Columnas

Cuando la ley ya no basta

Alejandro González Cussi

"Un Estado sin justicia sería una banda de ladrones." – Agustín de Hipona.

Muy atrás queda la noción clásica del derecho como aquello que otorga cohesión y paz a una sociedad. Podemos tener todas las leyes escritas, reglamentos aprobados y códigos publicados… y, aun así, vivir en una sociedad rota, como hoy tristemente lo constatamos en nuestro país. Doy por sentado que en México vivimos muy lejos del tan anhelado y manoseado “Estado de derecho”, que presupone la vigencia y aplicación —en la vida real— de ese cúmulo de normas con miras a una realidad más justa. Porque la letra de la ley puede regular conductas, señalar prohibiciones y sanciones, pero no alcanza para construir comunidad.

La libertad necesita de un orden común para sostenerse. Las libertades no son enemigas entre sí: colaboran, se potencian, se protegen unas a otras… siempre que compartan una medida justa y objetiva. Si la única medida de nuestras acciones es la ley positiva, entendida solo como la voluntad circunstancial de una mayoría con criterio de grupo en el poder, entonces lo que construyamos siempre estará expuesto a la fragilidad de lo impuesto desde fuera. Y lo impuesto, por definición, no enraíza en lo profundo del ciudadano: podrá regular conductas, pero difícilmente construirá felicidad o generará paz social.
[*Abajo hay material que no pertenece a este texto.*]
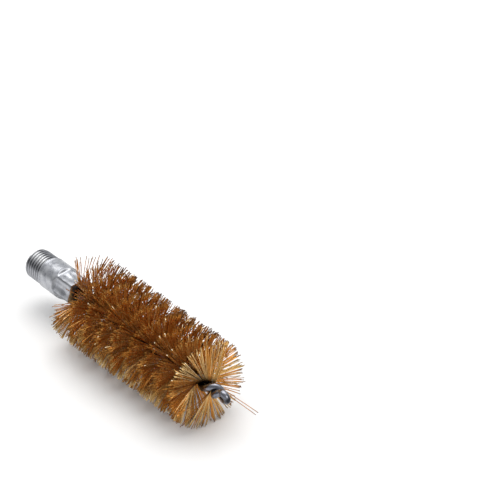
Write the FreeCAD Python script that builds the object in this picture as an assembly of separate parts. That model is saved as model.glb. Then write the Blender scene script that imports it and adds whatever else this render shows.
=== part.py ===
"""Twisted-wire bore brush with a threaded coupling, for a cleaning rod.

The brush lies on its bristles. +X runs along its axis from the threaded coupling to the tip loop, +Z is up,
and the origin is on the floor, below the middle of the whole length. Stations are distances along the axis
from the coupling's threaded end. All sizes are in millimetres.
"""
import FreeCAD
import Part
import math
import os

# Threaded coupling: 5/16 inch, 27 threads per inch, the shotgun size of cleaning rods, with cut-back crests
THREAD_R = 3.9
THREAD_PITCH = 25.4 / 27
THREAD_DEPTH = 0.52
THREAD_CREST = 0.16
THREAD_LENGTH = 6.0
THREAD_CHAMFER = 0.35
SHANK_R = 4.07
CRIMP_START = 12.3
COUPLING_LENGTH = 18.8
COUPLING_EDGE = 0.25
BORE_R = 1.83
BORE_BOTTOM = 6.8
DRILL_POINT = 0.9

# Six jaws press the coupling on to the core
CRIMP_FACES = 6
CRIMP_FACE_R = 3.57
CRIMP_SHOULDER = 0.35
CRIMP_TURN = 41.0

# Core: one steel wire, folded at the tip loop, its two legs twisted left-handed.
# The bristles hold the twist open; past them it is tighter, and it dies out at the loop.
CORE_WIRE_R = 0.84
CORE_OFFSET = 0.94
TWIST_PITCH = 10.85
TIGHT_PITCH = 5.76
TWIST_START = BORE_BOTTOM + 0.3
TIGHTENS_AT = 68.6
TWIST_CHANGE = 1.2
TWIST_END_ANGLE = 105.0
TIP_STEPS = 8
EYE_STEPS = 6
LOOP_R = 1.05
TIP_STATION = 75.3
TWIST_END = TIP_STATION - CORE_WIRE_R - LOOP_R

# Bristles: straight bronze wires, each pinched at its middle between the two legs
BRISTLE_R = 0.085
BRUSH_R = 10.5
AXIS_HEIGHT = 10.2
BRISTLES_PER_RIDGE = 27
FIRST_BRISTLE = 18.95
LAST_BRISTLE = 69.4

# Two bristles that have slipped forward along the core, past the loop
STRAY_START = 69.8
STRAY_END = 82.6
STRAY_R = 1.95
STRAY_ANGLES = {"stray_bristle_upper": 358.0, "stray_bristle_lower": 337.0}

OVERALL_LENGTH = STRAY_END
OVERCUT = 1.0


def axis_point(station):
    """The point on the brush's axis at this station."""
    return FreeCAD.Vector(station - OVERALL_LENGTH / 2, 0, AXIS_HEIGHT)


def across(angle):
    """The unit vector square to the axis at this angle, in degrees from +Y towards +Z."""
    return FreeCAD.Vector(0, math.cos(math.radians(angle)), math.sin(math.radians(angle)))


def place(station, radius, angle):
    """The point at this station, radius and angle."""
    return axis_point(station) + across(angle) * radius


def turned_by_ramp(distance):
    """How far a twist rate that grows evenly from 0 to 1 over TWIST_CHANGE has turned at this distance."""
    on_ramp = min(max(distance, 0), TWIST_CHANGE)
    return on_ramp ** 2 / TWIST_CHANGE / 2 + max(distance - TWIST_CHANGE, 0)


def core_angle(station):
    """The angle of the core's first leg. Left-handed, so it falls towards the tip."""
    open_rate = 360 / TWIST_PITCH
    tight_rate = 360 / TIGHT_PITCH
    before_end = TWIST_END - station
    before_tight = TIGHTENS_AT + TWIST_CHANGE - station
    turned = tight_rate * turned_by_ramp(before_end) - (tight_rate - open_rate) * turned_by_ramp(before_tight)
    return TWIST_END_ANGLE + turned


def revolved(outline):
    """The solid of revolution of a closed outline of (station, radius) points."""
    points = [place(station, radius, 90) for station, radius in outline]
    face = Part.Face(Part.makePolygon(points + points[:1]))
    return face.revolve(axis_point(0), FreeCAD.Vector(1, 0, 0), 360)


def thread_outline():
    """The crests and roots of the thread, as parallel grooves, from the chamfer to the shank."""
    grooves = int((THREAD_LENGTH - THREAD_CHAMFER) / THREAD_PITCH)
    half_mouth = (THREAD_PITCH - THREAD_CREST) / 2
    outline = []
    for groove in reversed(range(grooves)):
        root = THREAD_LENGTH - THREAD_PITCH * (groove + 0.5)
        outline += [
            (root - half_mouth, THREAD_R),
            (root, THREAD_R - THREAD_DEPTH),
            (root + half_mouth, THREAD_R),
        ]
    return outline


def crimp_face(angle):
    """The block that one jaw presses away, with a sloping shoulder at its start."""
    deep = CRIMP_FACE_R
    high = SHANK_R + OVERCUT
    side = across(angle + 90)
    corners = [
        (CRIMP_START, high),
        (CRIMP_START, SHANK_R),
        (CRIMP_START + CRIMP_SHOULDER, deep),
        (COUPLING_LENGTH + OVERCUT, deep),
        (COUPLING_LENGTH + OVERCUT, high),
    ]
    points = [place(station, radius, angle) - side * SHANK_R for station, radius in corners]
    return Part.Face(Part.makePolygon(points + points[:1])).extrude(side * 2 * SHANK_R)


def coupling():
    """The aluminium coupling: threaded stud, plain shank, crimped sleeve and blind bore."""
    body = revolved([
        (0, 0),
        (0, THREAD_R - THREAD_CHAMFER),
        (THREAD_CHAMFER, THREAD_R),
        *thread_outline(),
        (THREAD_LENGTH, THREAD_R),
        (THREAD_LENGTH + (SHANK_R - THREAD_R), SHANK_R),
        (COUPLING_LENGTH - COUPLING_EDGE, SHANK_R),
        (COUPLING_LENGTH, SHANK_R - COUPLING_EDGE),
        (COUPLING_LENGTH, 0),
    ])
    bore = revolved([
        (BORE_BOTTOM - DRILL_POINT, 0),
        (BORE_BOTTOM, BORE_R),
        (COUPLING_LENGTH + OVERCUT, BORE_R),
        (COUPLING_LENGTH + OVERCUT, 0),
    ])
    faces = [crimp_face(CRIMP_TURN + 360 / CRIMP_FACES * jaw) for jaw in range(CRIMP_FACES)]
    return body.cut(bore).cut(Part.makeCompound(faces))


def core_leg(turn):
    """The path of one leg as a left-handed helix, from the bore to where the twist tightens."""
    length = TIGHTENS_AT - TWIST_START
    helix = Part.makeHelix(TWIST_PITCH, length, CORE_OFFSET, 0, True)
    upright = FreeCAD.Rotation(FreeCAD.Vector(0, 1, 0), 90)
    # The helix starts on its own X axis, which that rotation turns to -Z, at 270 degrees
    spin = FreeCAD.Rotation(FreeCAD.Vector(1, 0, 0), core_angle(TWIST_START) + turn - 270)
    helix.Placement = FreeCAD.Placement(axis_point(TWIST_START), spin * upright)
    return helix


def core_direction(station, turn):
    """The direction of a leg at this station of the open twist."""
    rise = 2 * math.pi * CORE_OFFSET / TWIST_PITCH
    return FreeCAD.Vector(1, 0, 0) + across(core_angle(station) + turn - 90) * rise


def eye_point(turn):
    """A point of the round of the eye, from one leg at 0 degrees, over the tip, to the other at 180."""
    centre = axis_point(TWIST_END)
    side = across(TWIST_END_ANGLE) * LOOP_R * math.cos(math.radians(turn))
    return centre + side + FreeCAD.Vector(LOOP_R * math.sin(math.radians(turn)), 0, 0)


def tip_path():
    """The tight twist and the eye at the tip, from one leg round to the other."""
    step = (TWIST_END - TIGHTENS_AT) / TIP_STEPS
    stations = [TIGHTENS_AT + step * number for number in range(TIP_STEPS)]
    out = [place(station, CORE_OFFSET, core_angle(station)) for station in stations]
    back = [place(station, CORE_OFFSET, core_angle(station) + 180) for station in reversed(stations)]
    eye = [eye_point(180 / EYE_STEPS * number) for number in range(EYE_STEPS + 1)]
    curve = Part.BSplineCurve()
    curve.interpolate(Points=out + eye + back)
    return curve.toShape()


def core_wire():
    """The folded and twisted core wire."""
    first = core_leg(0)
    second = core_leg(180)
    path = Part.Wire(first.Edges + [tip_path()] + second.Edges)
    start = place(TWIST_START, CORE_OFFSET, core_angle(TWIST_START))
    section = Part.Wire(Part.makeCircle(CORE_WIRE_R, start, core_direction(TWIST_START, 0)))
    return path.makePipeShell([section], True, False)


def bristle_reach(angle):
    """The length of a bristle from the axis to its tip: those that meet the floor end on it."""
    down = -across(angle).z
    if down <= 0:
        return BRUSH_R
    to_floor = (AXIS_HEIGHT - BRISTLE_R * math.sqrt(1 - down * down)) / down
    return min(BRUSH_R, to_floor)


def bristle(station):
    """One straight bristle wire, at right angles to the gap between the legs."""
    angle = core_angle(station) + 90
    start = place(station, bristle_reach(angle + 180), angle + 180)
    length = bristle_reach(angle) + bristle_reach(angle + 180)
    return Part.makeCylinder(BRISTLE_R, length, start, across(angle))


def bristle_ridges():
    """The bristles of each half turn of the twist, which make one ridge of the brush."""
    spacing = TWIST_PITCH / 2 / BRISTLES_PER_RIDGE
    count = int((LAST_BRISTLE - FIRST_BRISTLE) / spacing) + 1
    wires = [bristle(FIRST_BRISTLE + spacing * number) for number in range(count)]
    return [wires[first:first + BRISTLES_PER_RIDGE] for first in range(0, count, BRISTLES_PER_RIDGE)]


def stray_bristle(angle):
    """A bristle that lies along the core and stands out past the loop."""
    start = place(STRAY_START, STRAY_R, angle)
    return Part.makeCylinder(BRISTLE_R, STRAY_END - STRAY_START, start, FreeCAD.Vector(1, 0, 0))


def write(node, shape):
    """Write one node's solids to its own file."""
    shape.exportStep("parts/" + node + ".step")


os.makedirs("parts", exist_ok=True)
write("coupling", coupling())
write("core_wire", core_wire())
for number, ridge in enumerate(bristle_ridges(), start=1):
    write(f"bristle_ridge_{number:02d}", Part.makeCompound(ridge))
for node, angle in STRAY_ANGLES.items():
    write(node, stray_bristle(angle))
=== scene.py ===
"""Looks of the bore brush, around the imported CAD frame.

Metres, in the frame of the CAD: the brush lies on the floor along X, its threaded coupling at -X and its
eye at +X. Sizes and places with a name are in millimetres, unless it is said otherwise. Stations are
distances along the axis from the coupling's threaded end. Angles are in degrees and go round the axis from
+Y towards +Z.
"""

import math

import bpy
import numpy as np
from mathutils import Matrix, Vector


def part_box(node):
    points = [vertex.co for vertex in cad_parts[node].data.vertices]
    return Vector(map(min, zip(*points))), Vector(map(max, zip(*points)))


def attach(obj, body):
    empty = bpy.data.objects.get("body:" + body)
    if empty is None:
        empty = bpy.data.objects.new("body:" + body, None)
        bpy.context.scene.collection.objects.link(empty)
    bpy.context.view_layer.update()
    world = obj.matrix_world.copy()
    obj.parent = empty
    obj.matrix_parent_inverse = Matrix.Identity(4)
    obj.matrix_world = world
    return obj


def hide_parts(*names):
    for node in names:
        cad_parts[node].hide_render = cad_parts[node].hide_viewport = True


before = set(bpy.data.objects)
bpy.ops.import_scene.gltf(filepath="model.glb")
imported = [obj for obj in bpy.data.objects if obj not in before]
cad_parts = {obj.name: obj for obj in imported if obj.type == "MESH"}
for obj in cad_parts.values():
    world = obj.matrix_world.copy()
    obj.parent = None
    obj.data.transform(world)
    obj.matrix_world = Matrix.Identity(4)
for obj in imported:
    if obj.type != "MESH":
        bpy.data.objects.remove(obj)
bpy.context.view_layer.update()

MM = 0.001
SEED = 27
X, Y, Z = range(3)

# Camera: its angles in degrees, its distance and aim in metres, its lens and sensor in millimetres
CAMERA_AZIMUTH = 50.6
CAMERA_ELEVATION = 29.98
CAMERA_DISTANCE = 0.350
CAMERA_AIM = (0.01239, 0.02352, 0.02925)
CAMERA_LENS = 111.6
SENSOR = 36.0

# Light: a world that is brightest in one direction and fades from its heart to its edge, which are cosines
# of the angle from that direction, and two lamps. The lamps' distance and the floor's reach are in metres.
TENT_AZIMUTH = 238
TENT_ELEVATION = 50
TENT_EDGE = 0.30
TENT_HEART = 0.98
TENT_DARK = 0.42
TENT_BRIGHT = 0.88
TENT_COLOUR = (0.98, 0.99, 1.0)
LAMP_DISTANCE = 0.80
LAMP_COLOUR = (1.0, 0.99, 0.97)
FLOOR_REACH = 3.0


def span(node, axis):
    """The lowest and highest place of a CAD node along one axis, in millimetres."""
    low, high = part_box(node)
    return low[axis] / MM, high[axis] / MM


threaded_end, crimped_end = span("coupling", X)
shank_bottom, shank_top = span("coupling", Z)
near_tips, far_tips = span("bristle_ridge_01", Y)
foremost = span("stray_bristle_upper", X)[1]

# Sizes of the CAD model that its frame gives, to a hundredth of a millimetre
LENGTH = round(foremost - threaded_end, 2)
COUPLING_LENGTH = round(crimped_end - threaded_end, 2)
SHANK_R = round((shank_top - shank_bottom) / 2, 2)
AXIS_HEIGHT = round((shank_top + shank_bottom) / 2, 2)
BRUSH_R = round((far_tips - near_tips) / 2, 2)

# The other sizes of the CAD model. TWIST_END is where its legs meet its eye.
THREAD_R = 3.9
THREAD_PITCH = 25.4 / 27
THREAD_DEPTH = 0.52
THREAD_CREST = 0.16
THREAD_LENGTH = 6.0
THREAD_CHAMFER = 0.35
CRIMP_START = 12.3
CRIMP_FACES = 6
CRIMP_TURN = 41.0
BORE_R = 1.83
CORE_R = 0.84
CORE_OFFSET = 0.94
TWIST_PITCH = 10.85
TIGHT_PITCH = 5.76
TIGHTENS_AT = 68.6
TWIST_CHANGE = 1.2
TWIST_END = 73.41
TWIST_END_ANGLE = 105.0
TIP_STATION = 75.3
BRISTLE_R = 0.085
RIDGES = 10
RIDGE_LENGTH = TWIST_PITCH / 2
FIRST_BRISTLE = 18.95
LAST_BRISTLE = 69.4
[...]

He aquí la paradoja de nuestro tiempo. Por un lado, tenemos un marco legal vigente, con muchas reglas, pero, por otro, vivimos un relativismo moral que ha ido vaciando de contenido a esas mismas normas. La ley deja de ser referente y se convierte en objeto de sospecha, disputa o interpretación caprichosa. Lo que ayer era incuestionable, hoy es opinable. Lo que parecía bien, hoy se discute como mal. Y así, el derecho pierde su fuerza integradora. Hoy, la pregunta de fondo —y que tiene que ver con la justificación original de la norma— es: ¿qué nos une más allá de la ley? ¿Qué convicciones compartimos que hagan posible confiar en el otro y sentirnos parte de algo común? ¿Cómo sostener una cultura de la legalidad en medio de este relativismo?
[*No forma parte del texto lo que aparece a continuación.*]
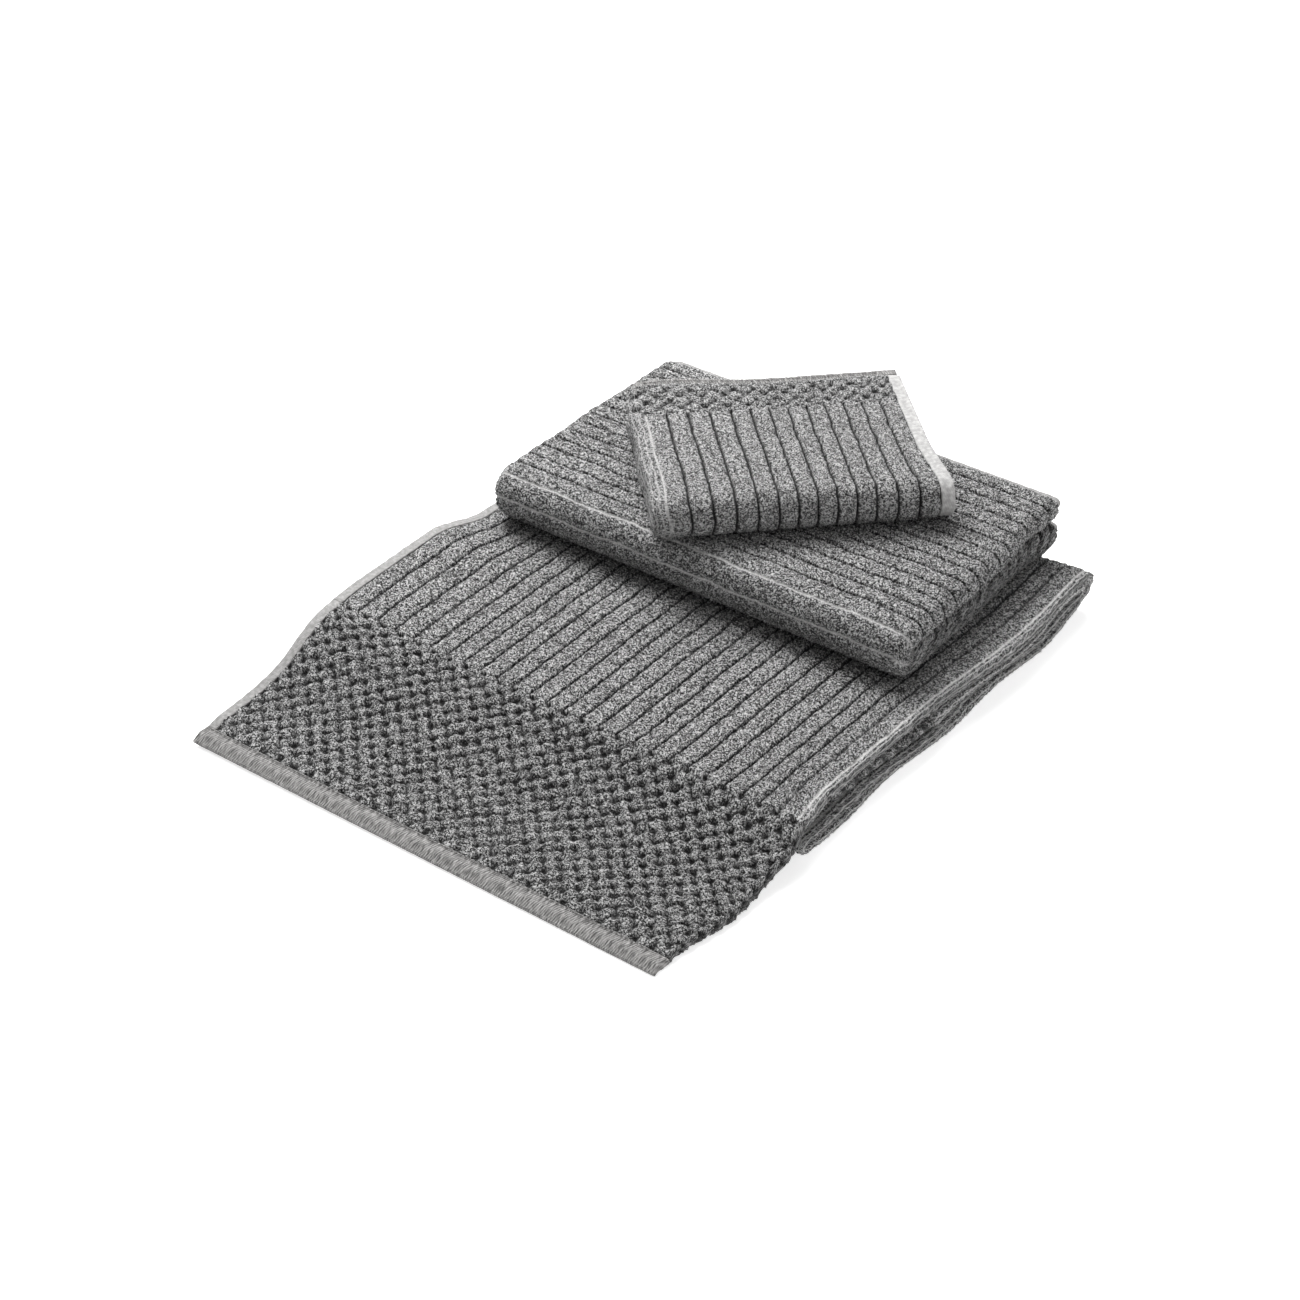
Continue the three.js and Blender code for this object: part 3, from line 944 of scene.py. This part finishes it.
def build_bath():
    field = finish(bath_field(), "bath_ribbed_field", "bath_rib_terry", "bath_towel")
    rear = finish(bath_rear_border(), "bath_rear_border", "bath_block_terry", "bath_towel")
    front = finish(bath_front_border(), "bath_front_border", "bath_block_terry", "front")
    leaves = (("outer", 0.0, SELVEDGE - HAIR), ("inner", BATH_FULL - SELVEDGE + HAIR, BATH_FULL))
    parts = (
        ("bath_selvedge", "bath_towel", HEM + HAIR, CREST_V - HAIR, 4, plain, level),
        ("bath_front_selvedge", "front", CREST_V + HAIR, HEM_V - HAIR, 6, narrowing, settling),
    )
    for part, body, low, high, seed, squeeze, sink in parts:
        for k, (leaf, start, end) in enumerate(leaves):
            name = f"{part}_{leaf}_leaf"
            piece = bath_selvedge(name, start, end, low, high, seed + k, squeeze, sink)
            finish(piece, name, "selvedge_weave", body)
    hem = bath_hem("bath_front_hem", HEM_V + HAIR, BATH_ROUTE.end, 8, front_hem_sink, front_hem_thin)
    finish(hem, "bath_front_hem", "hem_weave", "bath_front_end")
    hem = bath_hem("bath_rear_hem", 0.0, HEM - HAIR, 9, rear_hem_sink, rear_hem_thin)
    finish(hem, "bath_rear_hem", "hem_weave", "bath_towel")
    path = bath_stitch_path(HEM_V + 1.3, 0.6, front_hem_sink)
    thread = stitches("bath_front_hem_stitching", path, 0.24, 10)
    finish(thread, "bath_front_hem_stitching", "sewing_thread", "bath_front_end")
    path = bath_stitch_path(HEM - 3.4, -6.4, rear_hem_sink)
    thread = stitches("bath_rear_hem_stitching", path, 0.24, 11)
    finish(thread, "bath_rear_hem_stitching", "sewing_thread", "bath_towel")


# Arms folded back on themselves: the hand towel and the washcloth.
def folded_route(depth, pair):
    """From the upper open edge to the fold and back below, with the fold at y = 0."""
    radius = (pair + 0.6) / 2
    low = pair / 2
    high = low + 2 * radius
    centre = radius + pair / 2
    return Guide(
        line(depth, high, centre, high),
        bend(centre, low + radius, radius, 90, 270),
        line(centre, low, depth, low),
    )


def turned(x, y, z, centre, size, turn, floor):
    """The points turned about the towel's middle and put at its place in the stack."""
    dx, dy = x - size[0] / 2, y - size[1] / 2
    c, s = math.cos(turn), math.sin(turn)
    px = centre[0] + c * dx - s * dy
    py = centre[1] + s * dx + c * dy
    return np.stack([px, py, z + floor], -1) - ROW_SHIFT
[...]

Estas son las cuestiones de fondo que deberían estarse abordando desde la práctica política de nuestro país. Al final del día, la política es algo más que una técnica destinada solo a definir el ordenamiento público —su origen y finalidad residen principalmente en la justicia—, y por tanto tiene una naturaleza ética.

No basta con apelar a la obediencia ciega ni con endurecer castigos. El gran reto es recuperar el consenso básico sobre lo justo, lo bueno, lo verdadero. Una comunidad política solo florece cuando existe un mínimo acuerdo sobre aquello que debe ser protegido y valorado. Sin ese sustrato moral compartido, la ley se vuelve letra muerta, un conjunto de reglas que nadie siente propias… y un Estado que abandona la definición del derecho a las fluctuaciones de la mayoría corre el grave peligro de convertirse —como lo sentenció Agustín de Hipona— en una verdadera banda de ladrones.

La pregunta que queda abierta es incómoda pero necesaria: ¿seguiremos confiando en que la mera ley civil nos dé cohesión, o tendremos el coraje de reconstruir los acuerdos morales que hagan de nuestra libertad un bien común?